Efficient modeling and integrated control for tracking and vibration of a lightweight parallel manipulator including servo motor dynamics

Abstract In the scenarios of high-speed operation, the bad elastic vibrations of lightweight manipulators readily arise, thus affect the overall motion of system even induce motion instability, which is a critical issue needing to be tackled appropriately. This paper concentrates on the efficient dynamic modeling and tracking/vibration integrated control for a lightweight parallel manipulator (LWPM) including servo motor dynamics. Firstly, a systematic methodology is proposed to establish the rigid-flexible coupling dynamics model (RFDM) of mechanical system possessing a modular feature, which can reduce the modeling effort.
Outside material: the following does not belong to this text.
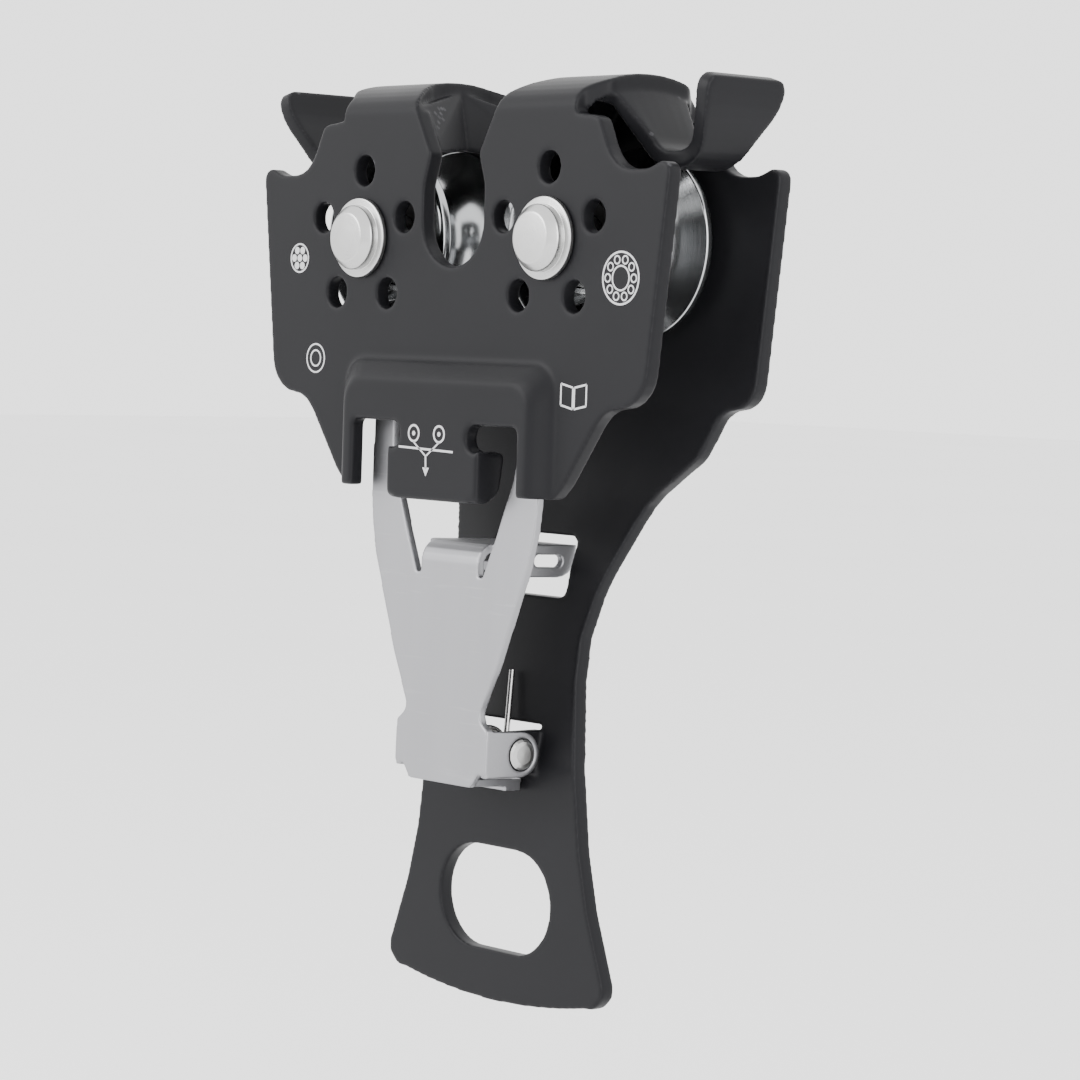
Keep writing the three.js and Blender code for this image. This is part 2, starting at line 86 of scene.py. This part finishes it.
# ---- materials ----
class Nodes:
    """A small helper for building one material's node tree."""

    def __init__(self, name):
        self.material = bpy.data.materials.new(name)
        self.material.use_nodes = True
        self.tree = self.material.node_tree
        self.shader = self.tree.nodes["Principled BSDF"]
        self.place = self.add("ShaderNodeTexCoord").outputs["Object"]

    def add(self, kind, **settings):
        node = self.tree.nodes.new(kind)
        for key, value in settings.items():
            setattr(node, key, value)
        return node

    def join(self, out, into):
        self.tree.links.new(out, into)
        return out

    def noise(self, scale, detail=2.0, roughness=0.5, vector=None, stretch=None):
        vector = vector or self.place
        if stretch:
            mapping = self.add("ShaderNodeMapping")
            mapping.inputs["Scale"].default_value = stretch
            self.join(vector, mapping.inputs["Vector"])
            vector = mapping.outputs["Vector"]
        node = self.add("ShaderNodeTexNoise")
        node.inputs["Scale"].default_value = scale
        node.inputs["Detail"].default_value = detail
        node.inputs["Roughness"].default_value = roughness
        self.join(vector, node.inputs["Vector"])
        return node.outputs["Fac"]

    def spread(self, value, low, high, from_low=0.0, from_high=1.0):
        node = self.add("ShaderNodeMapRange")
        node.inputs["From Min"].default_value = from_low
        node.inputs["From Max"].default_value = from_high
        node.inputs["To Min"].default_value = low
        node.inputs["To Max"].default_value = high
        self.join(value, node.inputs["Value"])
        return node.outputs["Result"]

    def maths(self, operation, a, b):
        node = self.add("ShaderNodeMath", operation=operation)
        for socket, value in zip(node.inputs, (a, b)):
            if isinstance(value, (int, float)):
                socket.default_value = value
            else:
                self.join(value, socket)
        return node.outputs["Value"]

    def mix(self, factor, a, b):
        node = self.add("ShaderNodeMix", data_type="RGBA")
        if isinstance(factor, (int, float)):
            node.inputs[0].default_value = factor
        else:
            self.join(factor, node.inputs[0])
        for socket, value in ((node.inputs[6], a), (node.inputs[7], b)):
            if isinstance(value, tuple):
                socket.default_value = (*value, 1)
            else:
                self.join(value, socket)
        return node.outputs[2]

    def bumps(self, *layers):
        """Bump layers, each (height, strength, distance)."""
        normal = None
        for height, strength, distance in layers:
            node = self.add("ShaderNodeBump")
            node.inputs["Strength"].default_value = strength
            node.inputs["Distance"].default_value = distance
            self.join(height, node.inputs["Height"])
            if normal:
                self.join(normal, node.inputs["Normal"])
            normal = node.outputs["Normal"]
        self.join(normal, self.shader.inputs["Normal"])

    def radius(self, x, z):
        """Distance from an axis parallel to Y through (x, z)."""
        flat = self.add("ShaderNodeVectorMath", operation="MULTIPLY")
        self.join(self.place, flat.inputs[0])
        flat.inputs[1].default_value = (1, 0, 1)
        away = self.add("ShaderNodeVectorMath", operation="DISTANCE")
        self.join(flat.outputs["Vector"], away.inputs[0])
        away.inputs[1].default_value = (x, 0, z)
        return away.outputs["Value"]


def satin_coat():
    """Black coat over blasted sheet: fine grain, faint cloudiness, and edges lightened in patches as a
    painted highlight.
    """
    n = Nodes("satin_black_coat")
    grain = n.noise(2600, 3, 0.6)
    cloud = n.noise(38, 3, 0.55)
    highlight_patches = n.noise(700, 4, 0.7)
    edge = n.add("ShaderNodeNewGeometry").outputs["Pointiness"]
    # Sharp edges (high pointiness), in noisy patches, are mixed towards the lighter grey (0.05) below: a
    # painted highlight along the edges
    painted_edge_highlight = n.maths("MULTIPLY", n.spread(edge, 0, 1, 0.53, 0.6), n.spread(highlight_patches, 0.25, 1, 0.35, 0.7))
    base = n.mix(cloud, (0.006, 0.006, 0.007), (0.009, 0.009, 0.0105))
    n.join(n.mix(painted_edge_highlight, base, (0.05, 0.05, 0.054)), n.shader.inputs["Base Color"])
    n.join(n.maths("ADD", n.spread(cloud, 0.36, 0.46), n.spread(grain, -0.03, 0.05)),
           n.shader.inputs["Roughness"])
    n.shader.inputs["Metallic"].default_value = 0.0
    n.shader.inputs["Specular IOR Level"].default_value = 0.12
    n.bumps((grain, 0.12, 0.00006), (cloud, 0.05, 0.0006))
    return n.material


def blasted_steel():
    """Stainless sheet, bead blasted: even grain with a soft rolling direction and a few handling marks."""
    n = Nodes("blasted_stainless")
    grain = n.noise(3200, 2, 0.6)
    rolling = n.noise(60, 4, 0.6, stretch=(1, 1, 0.12))
    marks = n.noise(900, 2, 0.5, stretch=(0.06, 1, 1))
    tone = n.mix(rolling, (0.27, 0.27, 0.283), (0.33, 0.33, 0.343))
    n.join(n.mix(n.spread(marks, 0, 0.35, 0.62, 0.78), tone, (0.40, 0.40, 0.41)),
           n.shader.inputs["Base Color"])
    n.join(n.maths("ADD", n.spread(rolling, 0.40, 0.50), n.spread(grain, -0.04, 0.05)),
           n.shader.inputs["Roughness"])
    n.shader.inputs["Metallic"].default_value = 1.0
    n.bumps((grain, 0.10, 0.00008), (marks, 0.04, 0.0001))
    return n.material


def turned_metal(name, x, z, colour, roughness, ring=1400, depth=0.00004):
    """Lathe-turned metal: fine rings about an axis along Y, with a little smear and staining."""
    n = Nodes(name)
    r = n.radius(x, z)
    line = n.add("ShaderNodeCombineXYZ")
    n.join(r, line.inputs["X"])
    rings = n.noise(ring * 4, 3, 0.65, vector=line.outputs["Vector"])
    broad = n.noise(ring * 0.5, 2, 0.5, vector=line.outputs["Vector"])
    smear = n.noise(300, 3, 0.5)
    low = tuple(c * 0.86 for c in colour)
    n.join(n.mix(n.maths("MULTIPLY", broad, smear), low, colour), n.shader.inputs["Base Color"])
    n.join(n.maths("ADD", n.spread(rings, roughness - 0.05, roughness + 0.08), n.spread(smear, -0.03, 0.03)),
           n.shader.inputs["Roughness"])
    n.shader.inputs["Metallic"].default_value = 1.0
    n.bumps((rings, 0.25, depth), (broad, 0.15, depth * 2))
    return n.material


def drawn_metal(name, colour, roughness, stretch):
    """Ground or drawn steel with marks along one direction."""
    n = Nodes(name)
    lines = n.noise(1500, 3, 0.6, stretch=stretch)
    blotch = n.noise(260, 2, 0.5)
    low = tuple(c * 0.8 for c in colour)
    n.join(n.mix(blotch, low, colour), n.shader.inputs["Base Color"])
    n.join(n.maths("ADD", n.spread(lines, roughness - 0.06, roughness + 0.08), n.spread(blotch, -0.03, 0.03)),
           n.shader.inputs["Roughness"])
    n.shader.inputs["Metallic"].default_value = 1.0
    n.bumps((lines, 0.2, 0.00003))
    return n.material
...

To alleviate computational burden, the RFDM is elaborately reduced to a concise model characterized by fewer generalized coordinates of system. Further, by integrating the simplified RFDM with the dynamics model of permanent magnet synchronous motor (PMSM), the electromechanical coupling dynamics model (ECDM) of system is formulated. On this basis, the ECDM is decoupled into two reduced-order subsystems by virtue of singular perturbation theory, and following that, a novel hybrid control strategy is proposed, in which a kind of task space-based proportional-integral robust sliding mode controller is designed for the slow subsystem while an quadratic optimal controller is designed for the fast subsystem. Ultimately, two simulation experiments are implemented to comprehensively investigate the dynamic performance of the presented hybrid control in comparison with the traditional joint-based PD feedback control. The results substantiate that both the excellent trajectory tracking precision of end-effector and vibration suppression can be achieved efficiently by the hybrid control, which lays a sound foundation for the application of the proposed approach in practice.